Tebliğname No : 4 – 2011/398140
MAHKEMESİ : İzmir(Kapatılan) 22. Asliye Ceza Mahkemesi
TARİHİ : 22/09/2011
NUMARASI : 2010/846 (E) ve 2011/482 (K)
SUÇLAR : Tehdit, hakaret, genel güvenliğin kasten tehlikeye sokulması

Yerel Mahkemece verilen hükümler temyiz edilmekle, başvurunun süresi ve kararın niteliği ile suç tarihine göre dosya görüşüldü:
Temyiz isteğinin reddi nedenleri bulunmadığından işin esasına geçildi.
Vicdani kanının oluştuğu duruşma sürecini yansıtan tutanaklar, belgeler ve gerekçe içeriğine göre yapılan incelemede:
A-)Sanık F.. K.. hakkında hakaret suçundan verilen şikayetten vazgeçme nedeniyle verilen düşme kararına yönelik O Yer Cumhuriyet Savcısının temyiz iddiaları yerinde görülmediğinden tebliğnameye uygun olarak, TEMYİZ DAVASININ ESASTAN REDDİYLE HÜKMÜN ONANMASINA,     
B-)Sanık F.. K.. hakkında tehdit ve genel güvenliğin kasten tehlikeye sokulması ile sanık M.. Y.. hakkında genel güvenliğin kasten tehlikeye sokulması suçlarından verilen hükümlere yönelik temyize gelince;
Başkaca nedenler yerinde görülmemiştir.
Ancak;
1-Anayasanın 141, CMK’nın 34 ve 230. maddeleri uyarınca mahkeme kararlarının sanıkları, mağdurları, Cumhuriyet Savcısını ve herkesi inandıracak ve Yargıtay denetimine imkan verecek biçimde olması gerekir.

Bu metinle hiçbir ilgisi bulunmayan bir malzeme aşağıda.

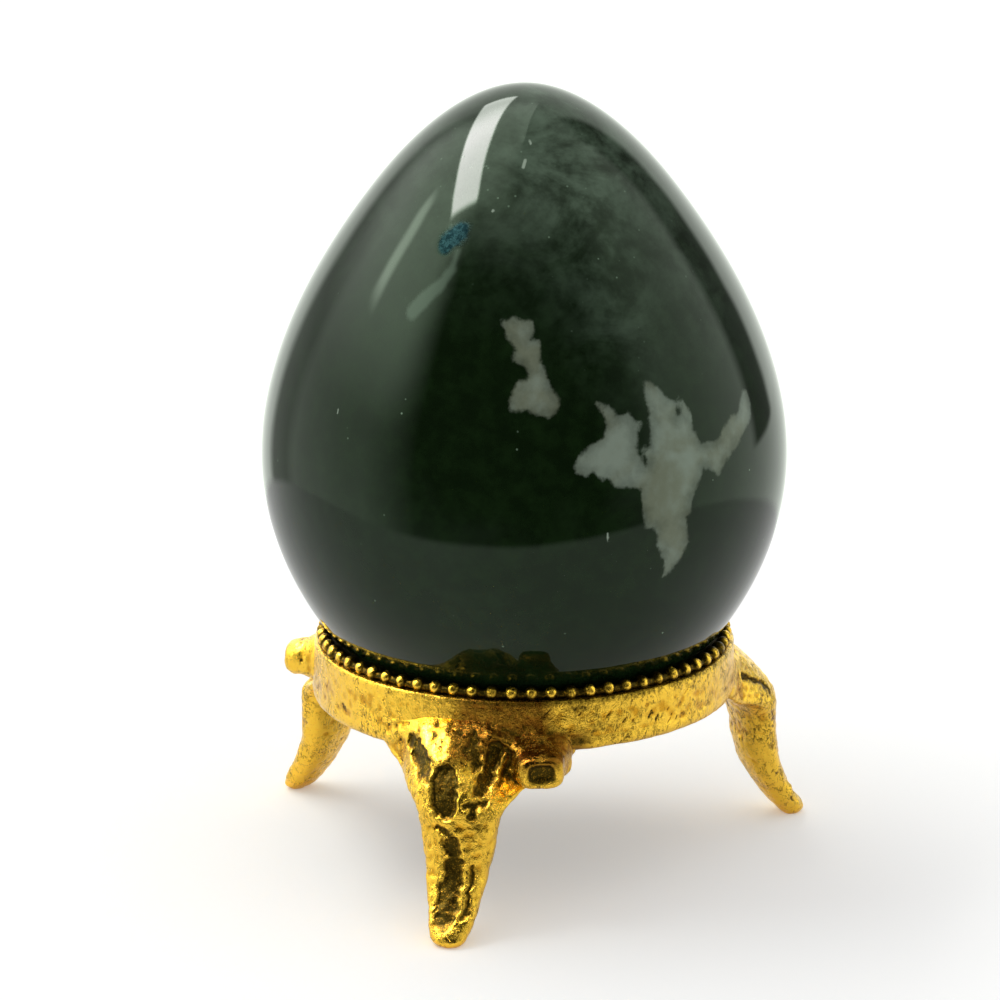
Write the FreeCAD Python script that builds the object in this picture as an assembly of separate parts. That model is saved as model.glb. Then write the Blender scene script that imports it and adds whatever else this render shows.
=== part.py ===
import FreeCAD, Part
import math
import os

# A polished stone egg that stands loose in a small gilt stand: a ring with a beaded rim on three cast legs.
# Millimetres, Z up. The origin is on the table, on the ring's axis, and the front leg stands towards -Y.

# Egg
egg_height = 59.96
egg_radius = 23.98
# Degrees between the upright and the egg's outline at its shoulder.
egg_shoulder_slope = 37.0
egg_belly_height_share = 0.429
egg_shoulder_height_share = 0.84
egg_shoulder_radius_share = 0.5805
# Lengths of the outline's handles, of the radius or height that each one follows.
crown_pull_share = 0.47
shoulder_rise_share = 0.198
shoulder_fall_share = 0.312
belly_rise_share = 0.3845
belly_fall_share = 0.4684
foot_pull_share = 0.5787

# Ring
ring_bore_radius = 16.66
ring_top_height = 20.48
ring_height = 5.08
ring_flare = 0.15
ring_lip_round = 0.8
ring_top_round = 0.25
ring_bore_round = 0.5
# The egg touches the ring's bevelled inner edge this far out from the bore and below the top face.
seat_inset = 0.22
seat_depth = 0.2
seat_clearance = 0.1

# Beaded rim wire
bead_radius = 0.68
bead_pitch = 1.76
bead_to_egg_clearance = 0.08
bead_centre_rise = 0.52
bead_inset = 0.85
wire_radius = 0.45

# Legs
leg_reach = 9.0
leg_spread = 18.8
knee_spread = 10.4
# The knee swells most this far to the left of the leg's middle, seen from the front.
knee_shift = 1.2
braze_gap = 0.05
# Degrees from the front, seen from above, counted towards +X. The castings were set by eye.
leg_angles = {"leg_front": 0.0, "leg_right": 125.1, "leg_left": -112.4}

# Scroll end beside each knee: its height over the ring's underside differs from leg to leg.
scroll_radius = 1.6
scroll_round = 1.0
scroll_reach = 3.7
scroll_root = 1.2
scroll_rises = {"leg_front": -0.85, "leg_right": 0.1, "leg_left": 0.9}
scroll_place_share = 0.706

# Level sections of a leg from the toe up. The height is a share of the ring's underside up to 1, and past 1
# a share of the ring's own height is added. Inner face, web face and knee face are shares of the reach,
# counted out from the ring's lip. The last number is the section's width as a share of the spread.
leg_section_shares = [
    (0, 0.75, 0.9, 0.9, 0.112),
    (0.023, 0.694, 0.956, 0.956, 0.154),
    (0.065, 0.622, 0.95, 0.95, 0.186),
    (0.143, 0.511, 0.872, 0.872, 0.223),
    (0.26, 0.372, 0.75, 0.75, 0.266),
    (0.39, 0.261, 0.661, 0.661, 0.303),
    (0.519, 0.206, 0.622, 0.622, 0.346),
    (0.649, 0.178, 0.6, 0.6, 0.383),
    (0.753, 0.117, 0.539, 0.594, 0.436),
    (0.825, 0.028, 0.35, 0.572, 0.537),
    (0.896, -0.083, 0.161, 0.517, 0.739),
    (0.961, -0.172, 0.083, 0.428, 0.904),
    (1.079, -0.194, 0.072, 0.335, 1),
    (1.276, -0.194, 0.061, 0.225, 0.915),
    (1.433, -0.194, 0.028, 0.125, 0.745),
    (1.63, -0.194, -0.061, -0.03, 0.404),
]
section_points = 16
section_fullness = 0.8
knee_fullness = 1.5
loft_degree = 3

full_turn = 360
# Limits of the search on the egg's outline and of the search for an edge.
search_width = 1e-12
edge_match = 1e-6


def point(radius, height):
    """A point on the plane through the axis and +X."""
    return FreeCAD.Vector(radius, 0, height)


def egg_arcs():
    """The egg's outline from crown to foot as three cubic arcs, above its own foot."""
    slope = math.radians(egg_shoulder_slope)
    belly = egg_height * egg_belly_height_share
    shoulder = egg_height * egg_shoulder_height_share
    shoulder_radius = egg_radius * egg_shoulder_radius_share
    rise = shoulder_radius * shoulder_rise_share
    fall = (shoulder - belly) * shoulder_fall_share
    outlines = [
        [
            point(0, egg_height),
            point(shoulder_radius * crown_pull_share, egg_height),
            point(shoulder_radius - rise * math.sin(slope), shoulder + rise * math.cos(slope)),
            point(shoulder_radius, shoulder),
        ],
        [
            point(shoulder_radius, shoulder),
            point(shoulder_radius + fall * math.sin(slope), shoulder - fall * math.cos(slope)),
            point(egg_radius, belly + (shoulder - belly) * belly_rise_share),
            point(egg_radius, belly),
        ],
        [
            point(egg_radius, belly),
            point(egg_radius, belly - belly * belly_fall_share),
            point(egg_radius * foot_pull_share, 0),
            point(0, 0),
        ],
    ]
    arcs = []
    for poles in outlines:
        arc = Part.BezierCurve()
        arc.setPoles(poles)
        arcs.append(arc)
    return arcs


def lower_outline_at(coordinate, value):
    """The point and the upward direction of the egg's lower outline where one coordinate has a value."""
    arc = egg_arcs()[2]
    low = 0
    high = 1
    while high - low > search_width:
        middle = (low + high) / 2
        if getattr(arc.value(middle), coordinate) > value:
            low = middle
        else:
            high = middle
    return arc.value(low), arc.tangent(low)[0] * -1


# Seat: the egg's height over the table follows from where its outline meets the ring's inner edge.
seat_radius = ring_bore_radius + seat_inset
seat_height = ring_top_height - seat_depth
seat_on_egg, seat_slope = lower_outline_at("x", seat_radius)
egg_foot_height = seat_height - seat_on_egg.z

# Rim: the beads stand clear of the egg, and the ring's outer face stands just outside their circle.
bead_centre_height = ring_top_height + bead_centre_rise
egg_beside_bead, bead_slope = lower_outline_at("z", bead_centre_height - egg_foot_height)
bead_ring_radius = egg_beside_bead.x + (bead_radius + bead_to_egg_clearance) / bead_slope.z
bead_count = round(2 * math.pi * bead_ring_radius / bead_pitch)
ring_radius = bead_ring_radius + bead_inset
ring_lip_radius = ring_radius + ring_flare
ring_underside_height = ring_top_height - ring_height


def solid_of_revolution(edges):
    face = Part.Face(Part.Wire(edges))
    return face.revolve(FreeCAD.Vector(0, 0, 0), FreeCAD.Vector(0, 0, 1), full_turn)


def closed_outline(points):
    ends = points[1:] + points[:1]
    return [Part.makeLine(start, end) for start, end in zip(points, ends)]


def circles_at(shape, radius, height):
    """The shape's round edges of one radius at one height."""
    found = []
    for edge in shape.Edges:
        if not isinstance(edge.Curve, Part.Circle):
            continue
        same_radius = math.isclose(edge.Curve.Radius, radius, rel_tol=edge_match)
        same_height = math.isclose(edge.Curve.Center.z, height, rel_tol=edge_match)
        if same_radius and same_height:
            found.append(edge)
    return found


def make_egg():
    edges = [arc.toShape() for arc in egg_arcs()]
    edges.append(Part.makeLine(point(0, 0), point(0, egg_height)))
    egg = solid_of_revolution(edges)
    egg.translate(FreeCAD.Vector(0, 0, egg_foot_height))
    return egg


def make_ring_band():
    """A flared ring whose inner top edge is bevelled along the egg."""
    bevel_radius = seat_radius + seat_clearance * seat_slope.z
    bevel_height = seat_height - seat_clearance * seat_slope.x
    lean = seat_slope.x / seat_slope.z
    bevel_top_radius = bevel_radius + (ring_top_height - bevel_height) * lean
    bevel_foot_height = bevel_height - (bevel_radius - ring_bore_radius) / lean
    ring = solid_of_revolution(closed_outline([
        point(ring_bore_radius, ring_underside_height),
        point(ring_lip_radius, ring_underside_height),
        point(ring_radius, ring_top_height),
        point(bevel_top_radius, ring_top_height),
        point(ring_bore_radius, bevel_foot_height),
    ]))
    rounds = [
        (ring_lip_round, ring_lip_radius, ring_underside_height),
        (ring_top_round, ring_radius, ring_top_height),
        (ring_bore_round, ring_bore_radius, ring_underside_height),
    ]
    for size, radius, height in rounds:
        ring = ring.makeFillet(size, circles_at(ring, radius, height))
    return ring


def make_beaded_wire():
    """A round wire with a row of beads, cut flat where it sits on the ring."""
    centre = FreeCAD.Vector(0, 0, bead_centre_height)
    wire = Part.makeTorus(bead_ring_radius, wire_radius, centre)
    beads = []
    for index in range(bead_count):
        angle = 2 * math.pi * index / bead_count
        place = polar(angle, bead_ring_radius, bead_centre_height)
        beads.append(Part.makeSphere(bead_radius, place))
    below = Part.makeCylinder(ring_lip_radius + bead_radius, ring_top_height)
    return wire.multiFuse(beads).cut(below)


def polar(angle, radius, height):
    """A point by its angle from the front, towards +X, and its distance from the axis."""
    return FreeCAD.Vector(radius * math.sin(angle), -radius * math.cos(angle), height)


def section_height(share):
    below = min(share, 1) * ring_underside_height
    above = max(share - 1, 0) * ring_height
    return below + above


def knee_swell(offset):
    """How much of the knee's rise is left at a distance to the side of the leg's middle."""
    ratio = (offset + knee_shift) / (knee_spread / 2)
    return (1 - ratio * ratio) ** knee_fullness if abs(ratio) < 1 else 0


def leg_section(shares):
    """One level section of a leg that stands at the front, bent round the ring's axis."""
    height_share, inner_share, web_share, knee_share, width_share = shares
    inner = ring_lip_radius + leg_reach * inner_share
    web = ring_lip_radius + leg_reach * web_share
    swell = leg_reach * (knee_share - web_share)
    middle = (inner + web) / 2
    half_width = leg_spread / 2 * width_share
    points = []
    for index in range(section_points):
        turn = 2 * math.pi * index / section_points
        offset = half_width * math.cos(turn)
        depth = (web - middle) * math.copysign(abs(math.sin(turn)) ** section_fullness, math.sin(turn))
        if math.sin(turn) > 0:
            depth += swell * knee_swell(offset)
        points.append(polar(offset / middle, middle + depth, section_height(height_share)))
    curve = Part.BSplineCurve()
    curve.interpolate(Points=points, PeriodicFlag=True)
    return Part.Wire(curve.toShape())


def scroll_end(rise):
    """The round-ended scroll at the right of the front leg's knee."""
    angle = leg_spread / 2 * scroll_place_share / ring_lip_radius
    height = ring_underside_height + rise
    root = polar(angle, ring_lip_radius - scroll_root, height)
    way = polar(angle, 1, 0)
    scroll = Part.makeCylinder(scroll_radius, scroll_root + scroll_reach, root, way)
    tip = polar(angle, ring_lip_radius + scroll_reach, height)
    ends = [edge for edge in scroll.Edges if isinstance(edge.Curve, Part.Circle)]
    far_end = min(ends, key=lambda edge: edge.Curve.Center.distanceToPoint(tip))
    return scroll.makeFillet(scroll_round, [far_end])


def ring_envelope():
    """The room that the ring takes, widened by the brazing gap and filled to the axis."""
    foot = ring_underside_height - braze_gap
    return solid_of_revolution(closed_outline([
        point(0, foot),
        point(ring_lip_radius + braze_gap, foot),
        point(ring_radius + braze_gap, ring_top_height),
        point(0, ring_top_height),
    ]))


def make_leg(angle, rise):
    """One cast leg, shaped at the front and then turned to its place."""
    sections = [leg_section(shares) for shares in leg_section_shares]
    leg = Part.makeLoft(sections, True, False, False, loft_degree)
    leg = leg.fuse(scroll_end(rise)).cut(ring_envelope())
    leg.rotate(FreeCAD.Vector(0, 0, 0), FreeCAD.Vector(0, 0, 1), angle)
    return leg


def main():
    os.makedirs("parts", exist_ok=True)
    pieces = {
        "egg": make_egg(),
        "ring_band": make_ring_band(),
        "beaded_wire": make_beaded_wire(),
    }
    for name, angle in leg_angles.items():
        pieces[name] = make_leg(angle, scroll_rises[name])
    for name, piece in pieces.items():
        piece.exportStep("parts/" + name + ".step")
        print(name, len(piece.Solids), piece.isValid(), round(piece.Volume, 2), piece.BoundBox)


main()
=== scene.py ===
"""A polished stone egg on its small gilt stand: the finished looks of each piece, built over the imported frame."""

import math
from functools import partialmethod

import bpy
import numpy as np
from bpy.props import FloatProperty, FloatVectorProperty, IntProperty, PointerProperty
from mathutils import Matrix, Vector, noise


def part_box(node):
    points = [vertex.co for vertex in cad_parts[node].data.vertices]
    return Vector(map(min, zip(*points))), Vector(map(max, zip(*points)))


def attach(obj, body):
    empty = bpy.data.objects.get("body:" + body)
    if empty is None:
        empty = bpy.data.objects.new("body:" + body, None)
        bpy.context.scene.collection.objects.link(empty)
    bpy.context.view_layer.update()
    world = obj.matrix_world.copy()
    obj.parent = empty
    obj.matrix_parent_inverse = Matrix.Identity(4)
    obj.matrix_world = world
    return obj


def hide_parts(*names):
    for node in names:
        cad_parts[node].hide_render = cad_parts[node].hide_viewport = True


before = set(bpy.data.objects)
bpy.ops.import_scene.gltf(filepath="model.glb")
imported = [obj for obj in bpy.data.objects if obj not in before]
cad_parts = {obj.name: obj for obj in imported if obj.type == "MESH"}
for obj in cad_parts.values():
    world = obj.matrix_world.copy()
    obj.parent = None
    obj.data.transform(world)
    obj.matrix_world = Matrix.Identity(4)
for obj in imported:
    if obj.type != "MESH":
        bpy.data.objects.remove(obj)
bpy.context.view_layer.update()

bl_info = {
    "name": "Stone egg on a gilt stand",
    "version": (1, 0, 0),
    "blender": (4, 5, 0),
    "location": "3D View > Sidebar > Egg stand",
    "description": "Builds a polished stone egg, its beaded ring and three cast legs",
    "category": "Add Mesh",
}

MM = 0.001

egg_low, egg_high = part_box("egg")
ring_low, ring_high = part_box("ring_band")
_, wire_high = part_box("beaded_wire")

# Corners of the egg's outline as shares of its height and radius, and its slope at the shoulder.
BELLY_SHARE = 0.429
SHOULDER_SHARE = 0.84
SHOULDER_RADIUS_SHARE = 0.5805
SHOULDER_SLOPE = math.radians(37.0)
# How far the handles of its arcs reach, as shares of the radius or height beside them.
FOOT_OUT, BELLY_DOWN, BELLY_UP = 0.5787, 0.4684, 0.3845
SHOULDER_DOWN, SHOULDER_UP, CROWN_OUT = 0.312, 0.198, 0.47

# Level sections of a leg from the toe up: height, inner face, web, knee and width, as shares.
LEG_SECTIONS = np.array([
    (0, 0.75, 0.9, 0.9, 0.112),
    (0.023, 0.694, 0.956, 0.956, 0.154),
    (0.065, 0.622, 0.95, 0.95, 0.186),
    (0.143, 0.511, 0.872, 0.872, 0.223),
    (0.26, 0.372, 0.75, 0.75, 0.266),
    (0.39, 0.261, 0.661, 0.661, 0.303),
    (0.519, 0.206, 0.622, 0.622, 0.346),
    (0.649, 0.178, 0.6, 0.6, 0.383),
    (0.753, 0.117, 0.539, 0.594, 0.436),
    (0.825, 0.028, 0.35, 0.572, 0.537),
    (0.896, -0.083, 0.161, 0.517, 0.739),
    (0.961, -0.172, 0.083, 0.428, 0.904),
    (1.079, -0.194, 0.072, 0.335, 1),
    (1.276, -0.194, 0.061, 0.225, 0.915),
    (1.433, -0.194, 0.028, 0.125, 0.745),
    (1.63, -0.194, -0.061, -0.03, 0.404),
])
LEG_ANGLES = {"leg_front": 0.0, "leg_right": 125.1, "leg_left": -112.4}
SCROLL_RISES = {"leg_front": -0.45, "leg_right": 0.1, "leg_left": 0.9}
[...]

Yargıtay’ın gerekçelerde tutarlılık denetimini yapabilmesi için; kararın dayandığı tüm verilerin, bu veriler konusunda mahkemenin ulaştığı sonuçların, iddia, savunma ile mağdur ve tanık anlatımlarına ilişkin değerlendirmelerin, hangi anlatımın ne gerekçeyle diğerine üstün tutulduğunun açık olarak hükmün gerekçesine yansıtılması ve mahkemece ulaşılan vicdani kanı sonucunda sanığın hangi fiillerinin suç sayıldığı açıklandıktan sonra kabul edilen bu fiillerin hukuki nitelendirilmesinin yapılması, cezada artırım ve indirim gerektiren nedenlerin kanuni bağlamda tartışılması gerekirken, açıklanan bu hususlara uyulmayarak gerekçesiz hüküm kurulması,
2-Sanıkların birlikte katılanın iş yerine gittiklerinin, sanık F.. K..’nın katılanın işyerine giderek katılanı tehdit ettiğinin ve akabinde sanıkların beraber hazırladıkları el yapımı bombayı yaşı sebebiyle ayrı yargılanan U.. A..’a vererek katılanın dükkanına attırdıklarının iddia edilmesi karşısında, eylemlerinin TCK’nın 106/2-a-c maddesinde düzenlenen birden fazla kişi tarafından birlikte silahlı tehdit suçunu oluşturduğu gözetilmeden, suçun vasfında yanılgıya düşülerek, genel güvenliği tehlikeye sokma suçundan hüküm kurulması,
3-Kabule göre de;
a-Sanık M.. Y..’in, adli sicil kaydında yer alan geçmiş hükümlülüğünün silinme koşullarının oluşması karşısında, “kasıtlı suçtan sabıkalı olduğu” biçimindeki kanuni olmayan gerekçeyle hükmün açıklanmasının geri bırakılmasına yer olmadığına karar verilmesi,
b-Sanık M.. Y..’in eylemini sanık F.. K.. ile birlikte işlediğinin kabul edilmesi karşısında, sanık hakkında TCK’nın 37/2. maddesinin uygulanması gerektiğinin gözetilmemesi,
Kanuna aykırı ve sanıklar M.. Y.. ve F.. K.. ile O Yer Cumhuriyet Savcısının temyiz nedenleri ile tebliğnamedeki düşünce yerinde görüldüğünden HÜKÜMLERİN BOZULMASINA, yeniden hüküm kurulurken CMK’nın 326/son maddesinin gözetilmesine, yargılamanın bozma öncesi aşamadan başlayarak sürdürülüp sonuçlandırılmak üzere dosyanın esas/hüküm mahkemesine gönderilmesine, 19.03.2015 tarihinde oybirliğiyle karar verildi.